The film has already made a splash with critics, particularly for Rampling's portrayal of a wife who now questions her marriage and life. Rampling recently won a Best Actress award from L.A. Film Critics Association, as well as an award from the Boston Society of Film Critics.

KCET Cinema Series is sponsored by the E. Hofert Dailey Trust and James and Paula Coburn Foundation and gives attendees a chance to see acclaimed films before they open to the general public. The winter session of the series has featured screenings of "Spotlight," "Carol," "The Danish Girl" and other hotly anticipated films. Next week, the winter series closes with a James Coburn film, "What Did You Do in the War, Daddy?"

For this screening of "45 Years," KCET Cinema Series host and Deadline columnist Pete Hammond sat down for a Q/A with Andrew Haigh, highlights of which appear in this article.

On the source material.

It was based on a short story called "In Another Country" and I was sent it while I was editing "Weekend," it was around that time. I got sent the short story and it was very short. It's like 12 pages. It has the central kind of idea of this body being found and the effect of the past on this present relationship, but it was very much told from the male perspective and I kind of changed that around, clearly, and turned it into being from the female perspective and just widened up, enabling it to be kind of a movie, but it was a very short story.

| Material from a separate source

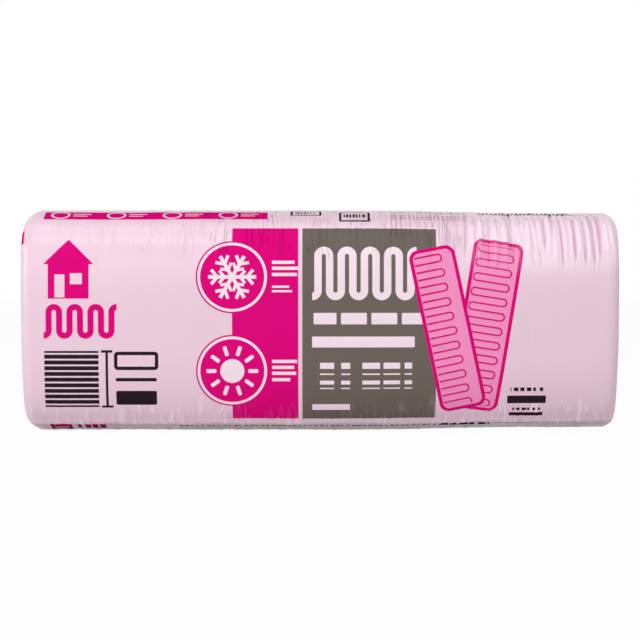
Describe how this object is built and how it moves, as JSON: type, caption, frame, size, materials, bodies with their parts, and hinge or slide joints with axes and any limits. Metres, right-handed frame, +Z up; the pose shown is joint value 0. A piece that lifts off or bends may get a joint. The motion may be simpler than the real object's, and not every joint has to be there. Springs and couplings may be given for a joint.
{
  "type": "glass wool insulation batt pack",
  "caption": "Factory pack of flat glass wool insulation batts, squeezed in a stack and held in a tight pink film bag with heat-sealed ends.",
  "frame": {"origin": "centre of the underside's box, on the floor that the pack lies on", "axes": "+X along the batts' length, -Y out of the printed front, +Z up through the stack"},
  "size_m": [1.2086, 0.3902, 0.4548],
  "materials": {
    "bag_film": "pale pink printed polyethylene film, wrinkled and half glossy",
    "glass_wool": "pink fibrous glass wool, matt"
  },
  "bodies": {
    "root": {"film_bag": "bag_film", "batt_01": "glass_wool", "batt_02": "glass_wool", "batt_03": "glass_wool", "batt_04": "glass_wool", "batt_05": "glass_wool", "batt_06": "glass_wool", "batt_07": "glass_wool", "batt_08": "glass_wool", "batt_09": "glass_wool", "batt_10": "glass_wool"}
  },
  "joints": []
}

On telling "45 Years" from the perspective of the female character.

Weirdly, it felt very natural. I don't know what that says about me. It felt like a more interesting way to tell the story. I think there have been a lot of films about the male existential crisis, the later middle age existential crisis.

I couldn't really think of one that was, felt like it was from a woman's perspective, as if they don't have them, which I'm sure everybody does have them or can have them. It just made sense to me and I loved the idea that it was the effect of this thing that hadn't actually happened to her. It was something to the husband that started to unravel her understanding of herself and the relationship she was in.

On the similarities between "45 Years" and ghost stories.

I really saw it as a ghost story, essentially. I think our pasts, they are just the ghosts that hang around every corner. I did feel that it was almost like a haunted house film, just without the traditional ghost. I did like the fact that slowly, she's trying so hard to be strong and deal with this because she knows that it's something that doesn't really exist. It's something that happened in the past. It's something that happened in the past. It shouldn't affect her, but it does. It makes her question everything and I find that to be a really fascinating thing. I think once we start to focus in our lives, they can very quickly unravel.

On the film's sex scene.

You rarely see sex scenes with older people.

It was weird to me that you don't see that. To me, sex in a relationship is about reconnection. It's not just about the act of sex. It's about your partner realizing that they still want to be with you and you wanting to be with each other. For me, it's a sad moment. In many ways, if they had managed to reconnect in that moment, they might have been able to open up more about how they were feeling.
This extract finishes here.